Issyk Kul at Kaji-Say, Evgeni Zotov, CC BY-NC-ND 2.0
Like other endoheric lakes (lakes with no outlet), Lake Issyk-Kul is slightly salty. The salinity is about 6 grams per liter, compared to 35 grams per liter in the ocean. The lake level tends to rise and fall over time, as the flow of the rivers feeding it changes. Studies have shown that the level has changed by as much as 1300 ft. Since the lake was considerably lower in the past, structures built on the shore have now been swallowed up by the lake. These ruins have not been extensively studied in modern times, but some are believed to be over 2500 years old. Due to the great depth of Lake Issyk-Kul, Russia and India have both signed agreements with Kyrgyzstan at various times to test naval technology there.
4

4. Past Facts

The shores of Lake Issyk-Kul are home to several historical sites Kyrgyzstan has submitted to UNESCO as potential World Heritage Sites. What were these sites used for?

While the shores of Lake Issyk-Kul do feature mosques built by the Dungans or Hui, continue to be home to Kyrgyz who continue their nomadic tradition, and are rumored to be the site of a palace built by Tamerlane, the historic sites submitted as a so-called “Tentative List” to UNESCO are all concerned with the Silk Road.
5

5. Notable Nutrition

Which of the following food items traded on this route was originally from the area shown in the image?

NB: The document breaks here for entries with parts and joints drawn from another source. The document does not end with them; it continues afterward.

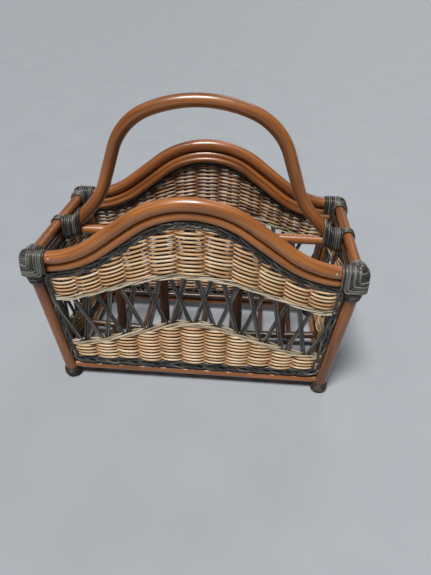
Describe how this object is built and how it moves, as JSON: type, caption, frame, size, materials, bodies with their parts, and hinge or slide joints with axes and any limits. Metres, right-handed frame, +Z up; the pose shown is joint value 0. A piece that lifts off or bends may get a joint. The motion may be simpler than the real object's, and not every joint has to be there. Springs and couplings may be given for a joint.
{
  "type": "magazine rack",
  "caption": "Open-topped rattan magazine rack: bent pole frame, two humped woven sides with open crossed-stake bands, a pole divider and a tall arched handle.",
  "frame": {"origin": "on the floor, in the middle of the rack, below the handle", "axes": "+X along the length to the right, +Y from the front side to the back side, +Z up"},
  "size_m": [0.4832, 0.2718, 0.4297],
  "materials": {
    "rattan_pole": "glossy lacquer",
    "natural_wicker": "satin",
    "black_wicker": "satin",
    "pale_twine": "satin",
    "binding": "satin",
    "foot_binding": "satin",
    "nail": "satin"
  },
  "bodies": {
    "root": {"back_border_braid": "black_wicker", "back_bottom_rail": "rattan_pole", "back_inner_bottom_pole": "rattan_pole", "back_inner_top_pole": "rattan_pole", "back_left_corner_binding": "binding", "back_left_foot_cap": "foot_binding", "back_left_post": "rattan_pole", "back_lower_weave": "natural_wicker", "back_right_corner_binding": "binding", "back_right_foot_cap": "foot_binding", "back_right_post": "rattan_pole", "back_second_pole": "rattan_pole", "back_stakes": "black_wicker", "back_top_pole": "rattan_pole", "back_twined_bands": "pale_twine", "back_upper_weave": "natural_wicker", "bottom_cross_poles": "rattan_pole", "divider_bottom_bar": "rattan_pole", "front_border_braid": "black_wicker", "front_bottom_rail": "rattan_pole", "front_inner_bottom_pole": "rattan_pole", "front_inner_top_pole": "rattan_pole", "front_left_corner_binding": "binding", "front_left_foot_cap": "foot_binding", "front_left_post": "rattan_pole", "front_lower_weave": "natural_wicker", "front_right_corner_binding": "binding", "front_right_foot_cap": "foot_binding", "front_right_post": "rattan_pole", "front_second_pole": "rattan_pole", "front_stakes": "black_wicker", "front_top_pole": "rattan_pole", "front_twined_bands": "pale_twine", "front_upper_weave": "natural_wicker", "handle": "rattan_pole", "inner_side_poles": "rattan_pole", "left_border_braid": "black_wicker", "left_bottom_rail": "rattan_pole", "left_centre_binding": "binding", "left_end_rail": "rattan_pole", "left_end_second_rail": "rattan_pole", "left_inner_divider_post": "rattan_pole", "left_lower_weave": "natural_wicker", "left_outer_divider_post": "rattan_pole", "left_stakes": "black_wicker", "left_twined_bands": "pale_twine", "left_upper_weave": "natural_wicker", "mid_rail": "rattan_pole", "right_border_braid": "black_wicker", "right_bottom_rail": "rattan_pole", "right_centre_binding": "binding", "right_end_rail": "rattan_pole", "right_end_second_rail": "rattan_pole", "right_inner_divider_post": "rattan_pole", "right_lower_weave": "natural_wicker", "right_outer_divider_post": "rattan_pole", "right_stakes": "black_wicker", "right_twined_bands": "pale_twine", "right_upper_weave": "natural_wicker", "top_pole_nails": "nail"}
  },
  "joints": []
}
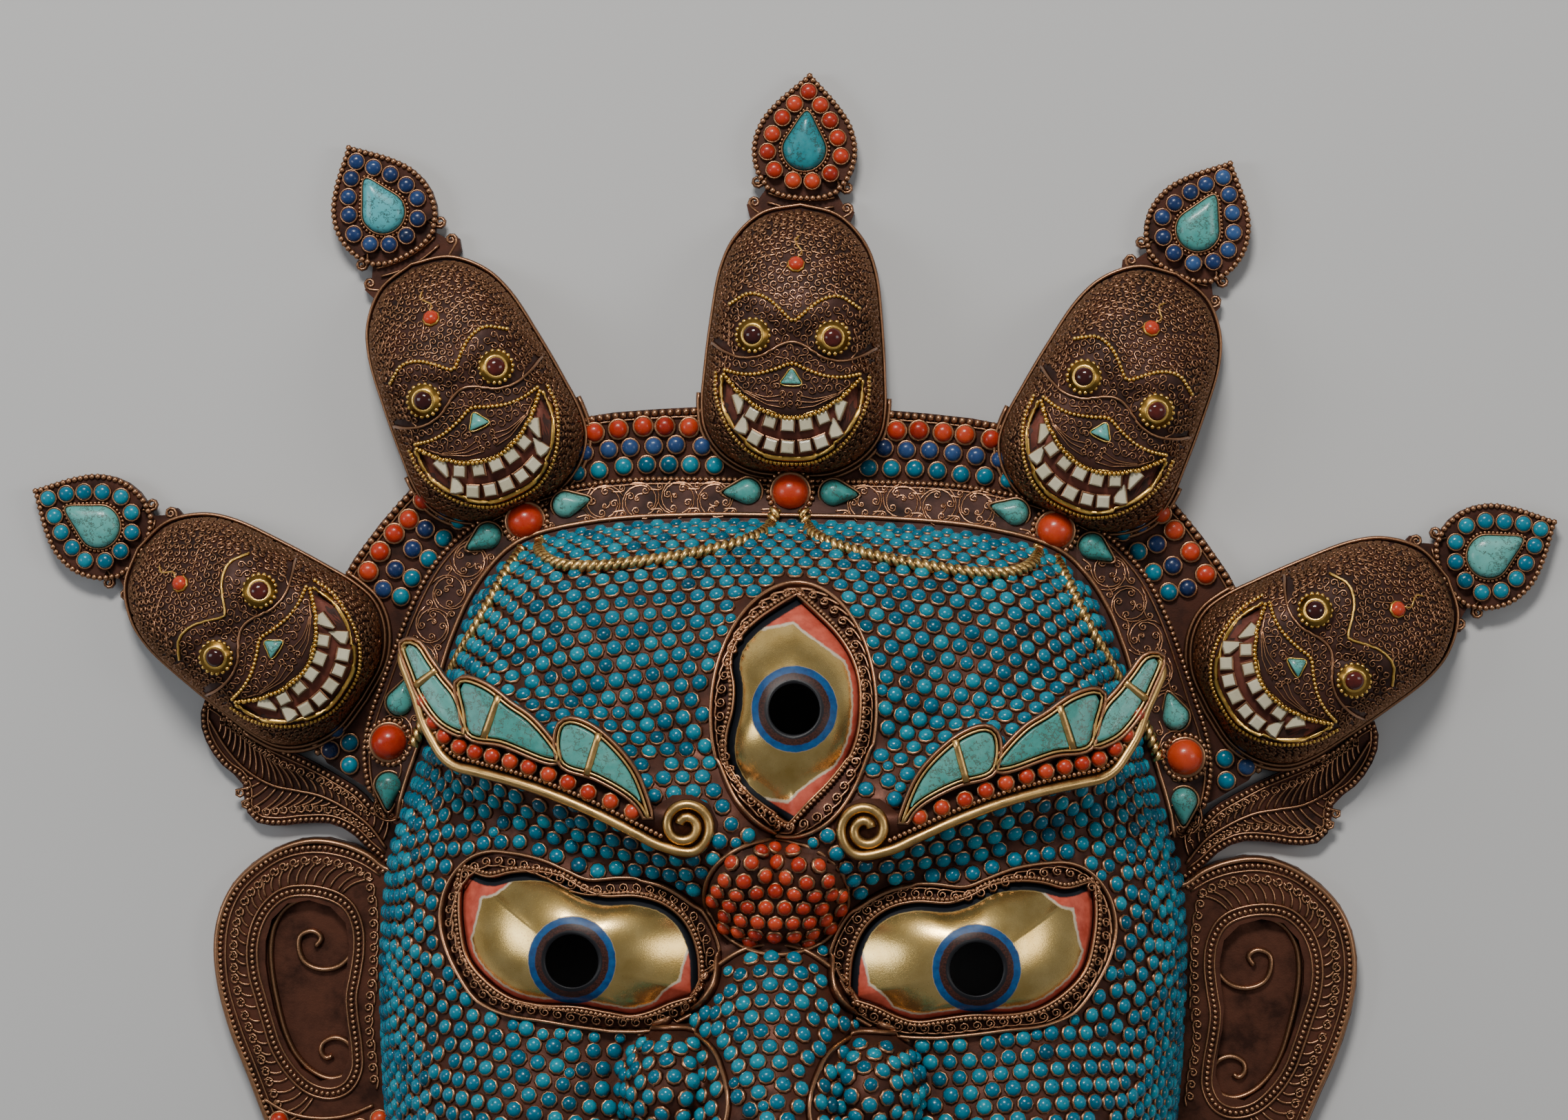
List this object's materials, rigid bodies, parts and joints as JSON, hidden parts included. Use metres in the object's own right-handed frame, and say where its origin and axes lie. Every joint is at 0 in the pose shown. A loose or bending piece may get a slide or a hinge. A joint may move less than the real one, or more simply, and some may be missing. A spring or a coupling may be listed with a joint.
{
  "type": "tibetan cham mask",
  "caption": "Wrathful three-eyed dance mask of sheet copper covered in turquoise beads, with a crown of skulls, jewelled finials and filigree ears.",
  "frame": {"origin": "middle of the mask's footprint on the plane it lies on, under the face", "axes": "+Z the way the face looks, +Y from chin to crown, +X to the viewer's right"},
  "size_m": [0.598, 0.536, 0.1439],
  "materials": {
    "turquoise_beadwork": "rows of polished turquoise beads in copper cups",
    "oxidised_copper": "dark oxidised copper filigree, rubbed bright on the wires",
    "gold_leaf": "satin gold leaf with painted pupils and lids",
    "gold_wire": "worn gilt wire",
    "coral": "polished coral",
    "turquoise_stone": "polished turquoise with dark veins",
    "bone": "worn ivory-coloured bone"
  },
  "bodies": {
    "root": {"face_shell": "turquoise_beadwork", "crown_plate": "oxidised_copper", "diadem": "oxidised_copper", "ear_left": "oxidised_copper", "ear_right": "oxidised_copper", "ear_leaf_left": "oxidised_copper", "ear_leaf_right": "oxidised_copper", "skull_1": "oxidised_copper", "skull_2": "oxidised_copper", "skull_3": "oxidised_copper", "skull_4": "oxidised_copper", "skull_5": "oxidised_copper", "finial_1": "oxidised_copper", "finial_2": "oxidised_copper", "finial_3": "oxidised_copper", "finial_4": "oxidised_copper", "finial_5": "oxidised_copper", "eye_left": "gold_leaf", "eye_right": "gold_leaf", "eye_third": "gold_leaf", "brow_left": "gold_wire", "brow_right": "gold_wire", "swag_left": "gold_wire", "swag_right": "gold_wire", "strand_left": "gold_wire", "strand_right": "gold_wire", "diadem_coral_1": "coral", "diadem_coral_2": "coral", "diadem_coral_3": "coral", "diadem_coral_4": "coral", "diadem_coral_5": "coral", "diadem_drop_1": "turquoise_stone", "diadem_drop_2": "turquoise_stone", "diadem_drop_3": "turquoise_stone", "diadem_drop_4": "turquoise_stone", "diadem_drop_5": "turquoise_stone", "diadem_drop_6": "turquoise_stone", "diadem_drop_7": "turquoise_stone", "diadem_drop_8": "turquoise_stone", "diadem_drop_9": "turquoise_stone", "diadem_drop_10": "turquoise_stone", "finial_stone_1": "turquoise_stone", "finial_stone_2": "turquoise_stone", "finial_stone_3": "turquoise_stone", "finial_stone_4": "turquoise_stone", "finial_stone_5": "turquoise_stone", "upper_teeth": "bone", "lower_teeth": "bone", "fang_upper_left": "bone", "fang_upper_right": "bone", "fang_lower_left": "bone", "fang_lower_right": "bone"}
  },
  "joints": []
}
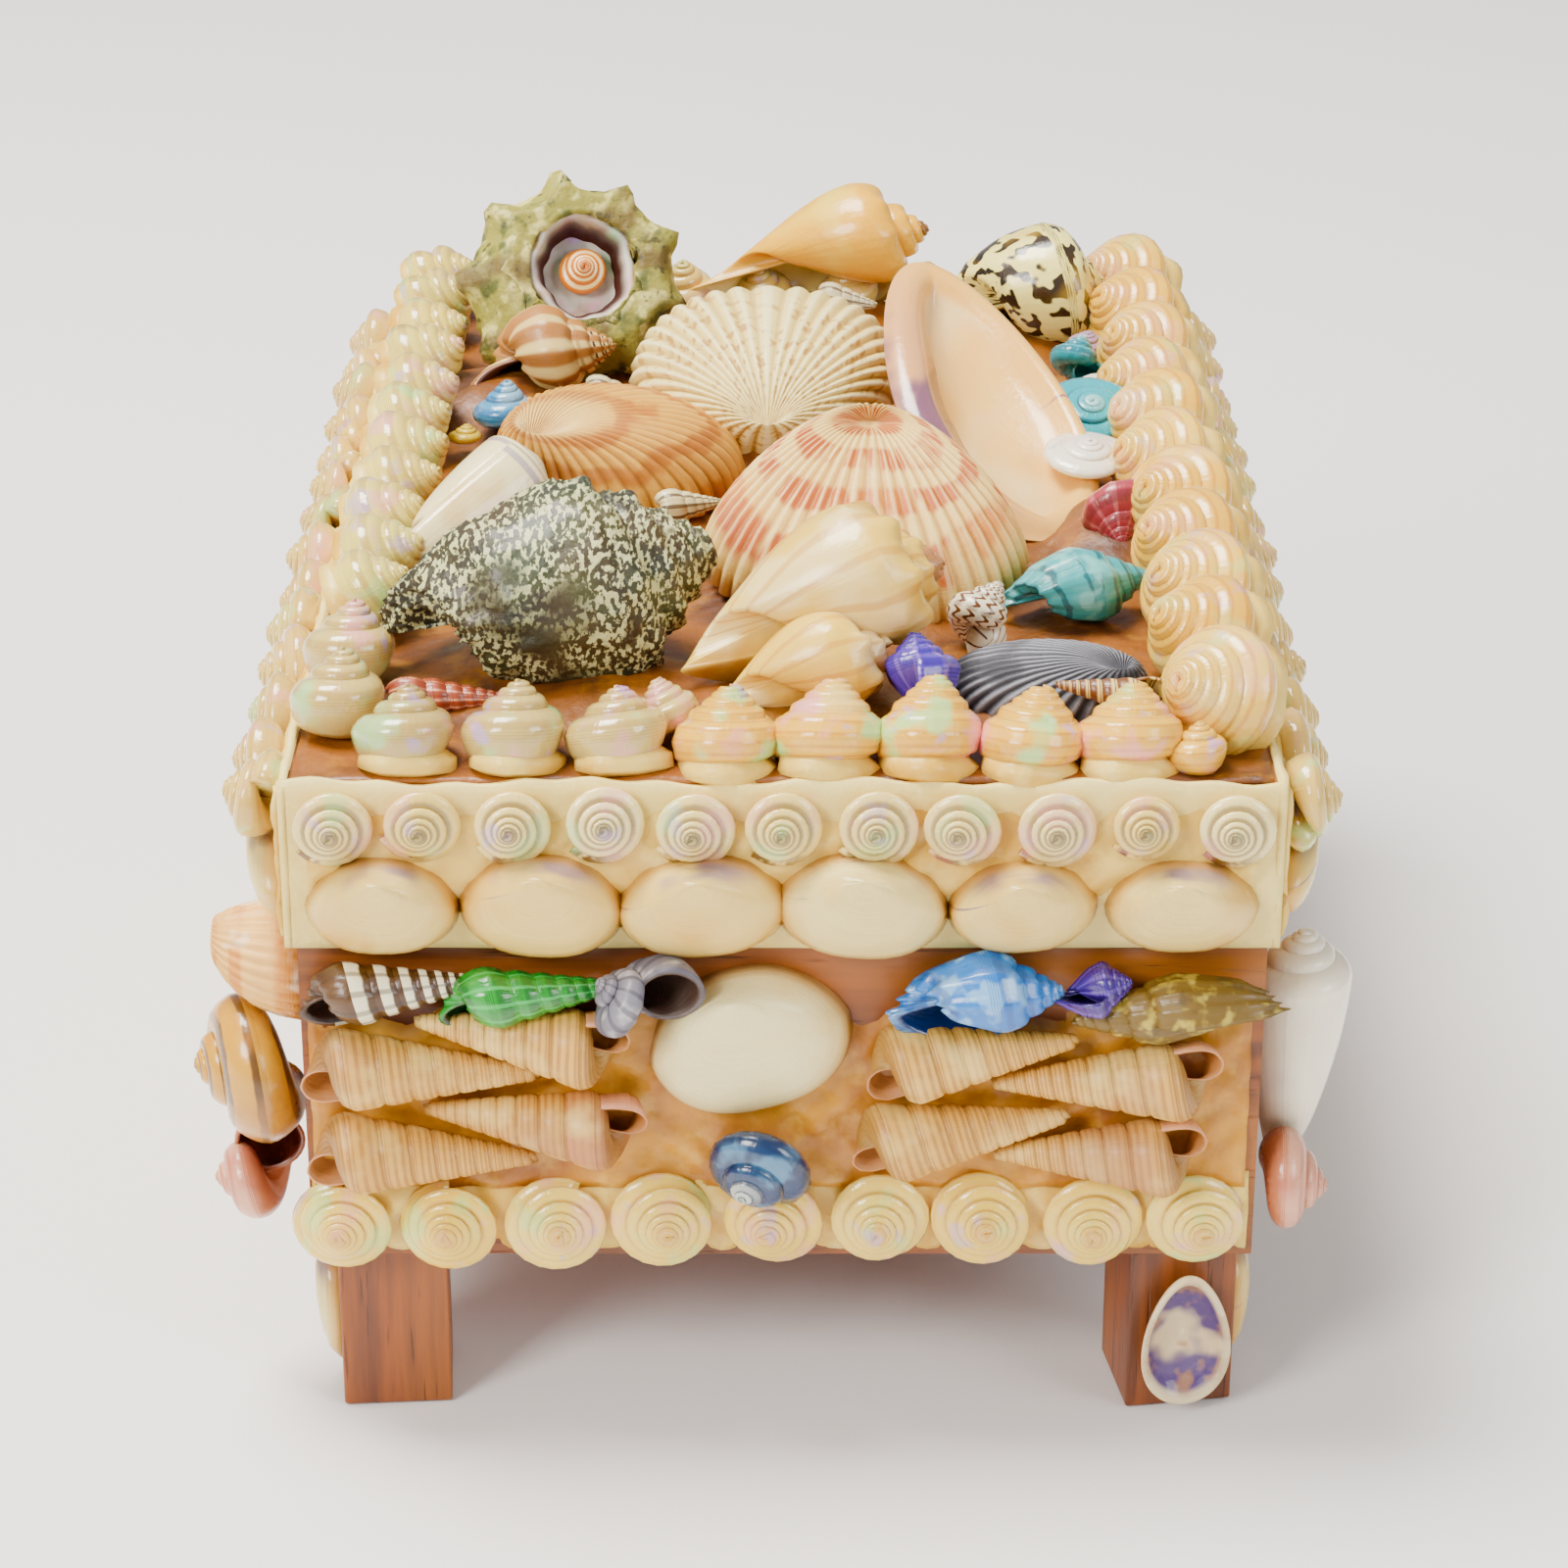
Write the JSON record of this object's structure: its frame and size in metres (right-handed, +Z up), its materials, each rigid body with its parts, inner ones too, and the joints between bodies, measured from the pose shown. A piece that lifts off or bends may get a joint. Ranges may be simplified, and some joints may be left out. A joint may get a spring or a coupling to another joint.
{
  "type": "shell box",
  "caption": "Small rectangular keepsake box on four block legs with a lift-off papered lid, covered in glued sea shells; holds trinkets inside.",
  "frame": {"origin": "on the ground under the middle of the object's overall reach", "axes": "+X to the right as seen from the front, +Y towards the rear along the lid's length, +Z up"},
  "size_m": [0.1336, 0.1822, 0.1058],
  "materials": {
    "box_wood": "reddish brown stain, satin",
    "leg_wood": "golden brown stain, satin",
    "lid_paper": "aged cream, matt",
    "pearl_shell": "cream nacre, pearly",
    "peach_shell": "peach nacre, pearly",
    "white_shell": "cream white, smooth",
    "auger_shell": "peach tan, dull",
    "cockle_shell": "cream with salmon, dull",
    "cream_shell": "cream yellow, satin",
    "dark_shell": "black green with cream flecks, rough",
    "moss_shell": "olive cream, rough",
    "spotted_shell": "cream with black or brown marks, glossy",
    "whelk_shell": "cream with pink lip, satin",
    "pink_shell": "coral pink, satin",
    "rose_shell": "dusty rose dye, satin",
    "blue_shell": "blue dye, satin",
    "teal_shell": "teal dye, satin",
    "green_shell": "green dye, satin",
    "violet_shell": "violet dye, satin",
    "grey_shell": "grey, dull",
    "brown_shell": "brown and white bands, satin",
    "olive_shell": "olive brown, rough"
  },
  "bodies": {
    "root": {"banded_cerith": "brown_shell", "beige_conch": "cream_shell", "blue_top_shell": "blue_shell", "blue_turban": "blue_shell", "blue_whelk": "blue_shell", "boat_shell": "cream_shell", "box_body": "box_wood", "cockle_front": "cockle_shell", "cockle_left": "cockle_shell", "cockle_rear": "cockle_shell", "coral_clam": "pink_shell", "dark_turban": "dark_shell", "front_auger_fan_left": "auger_shell", "front_auger_fan_right": "auger_shell", "front_base_button_row": "pearl_shell", "front_clam": "white_shell", "green_cerith": "green_shell", "grey_ark": "grey_shell", "grey_snail": "grey_shell", "left_wall_shells": "white_shell", "leg_front_left": "leg_wood", "leg_front_right": "leg_wood", "leg_rear_left": "leg_wood", "leg_rear_right": "leg_wood", "leg_valve_front": "violet_shell", "leg_valve_left": "white_shell", "leg_valve_right": "white_shell", "lid": "lid_paper", "lid_front_button_row": "pearl_shell", "lid_front_clam_row": "white_shell", "lid_left_shells": "pearl_shell", "lid_rear_shells": "pearl_shell", "lid_right_shells": "pearl_shell", "olive_cerith": "olive_shell", "pale_olive": "cream_shell", "pearl_button": "white_shell", "pink_cerith": "rose_shell", "pink_snail_left": "pink_shell", "pink_snail_right": "rose_shell", "purple_whelk": "violet_shell", "rear_wall_shells": "white_shell", "ribbed_whelk": "whelk_shell", "right_wall_shells": "white_shell", "rose_turban": "rose_shell", "small_auger": "brown_shell", "spiny_turban": "moss_shell", "spotted_nerite": "spotted_shell", "spotted_snail": "white_shell", "striped_snail": "spotted_shell", "teal_ribbed_snail": "teal_shell", "teal_whelk": "teal_shell", "top_front_border": "peach_shell", "top_left_border": "pearl_shell", "top_rear_border": "pearl_shell", "top_right_border": "peach_shell", "turquoise_button": "teal_shell", "violet_snail": "violet_shell", "white_cowrie": "white_shell", "white_spiral_snail": "white_shell", "yellow_conch": "cream_shell"}
  },
  "joints": []
}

Saffron comes from a variety of crocus native to Greece. Pistachios were one of the earliest agricultural crops, but are believed to be native to the Middle East. Cucumbers originated in India, and tea (made from the shrub Camellia sinensis) is native to China and southeast Asia. Research has shown the domestic apple (Malus domestica) was originally derived from a wild variety called Malus sieversii, which is still found growing in Kazakhstan, Kyrgyzstan, Russia, and China.
6

6. Cat Facts

Which of the following wild cats (referred to by their scientific names) are NOT native to the area shown in the image?

The Eurasian lynx (Lynx lynx), snow leopard (Panthera uncia), and Pallas’s cat (Otocolobus manul) all live in Kyrgyzstan and Kazakhstan. The black-footed cat (Felis nigripes) is found in southern Africa.
7

7. Cat Facts 2

Pallas cat, Scottmliddell, CC BY 2.0 UK

Which of the following is TRUE about the Pallas’s cat?

Pallas cat, Scottmliddell, CC BY 2.0 UK
Pallas’s cats are hardy creatures capable of surviving extreme conditions, but the highest one has ever been observed was 5050 meters (about 16500 feet). They do hunt Tolai hares, but their main prey for most of the year is pikas. In the winter, they sometimes resort to eating insects when pikas are scarce. Their name derives from the German naturalist Peter Simon Pallas, who hypothesized that they were the ancestor of domestic Persian cats. However, all domestic cats are believed to be descended from the species Felis silvestris.
8

8. Poetry Proofs

The flag of Kyrgyzstan incorporates two main elements, one of which makes reference to an epic poem central to the Kyrgyz culture. Due to its oral tradition, its rendition depends on the performer. What is the largest number of generations of the hero and his descendants known to have been incorporated into a performance?

The epic of Manas is arguably the centerpiece of Kyrgyz literature, and traditionally is performed by experts known as manaschi or jomokchu. In order to be considered a master of the epic, performers are expected to be able to improvise on the version they learned from their mentors; thus, the epic has many versions and evolves over time. While most versions are comprised of three cycles concerning the hero Manas, his son Semetei and his grandson Seitek, the manaschi Jusup Mamai’s version documented seventeen generations of Manas’ family.
9

9. Flag facts

The other main element of the Kyrgyzstan flag is where you would find examples of a certain colorful Kyrgyz traditional artform. Which of these is NOT a common motif used in this artform?

The inside of a yurt is traditionally insulated and decorated with colorful felt rugs called shyrdaks. Common design motifs include the stylized horn of a ram; a heart-like design symbolizing a kumiz drinking vessel; and bird feet. Snakes, however, are not a usual design.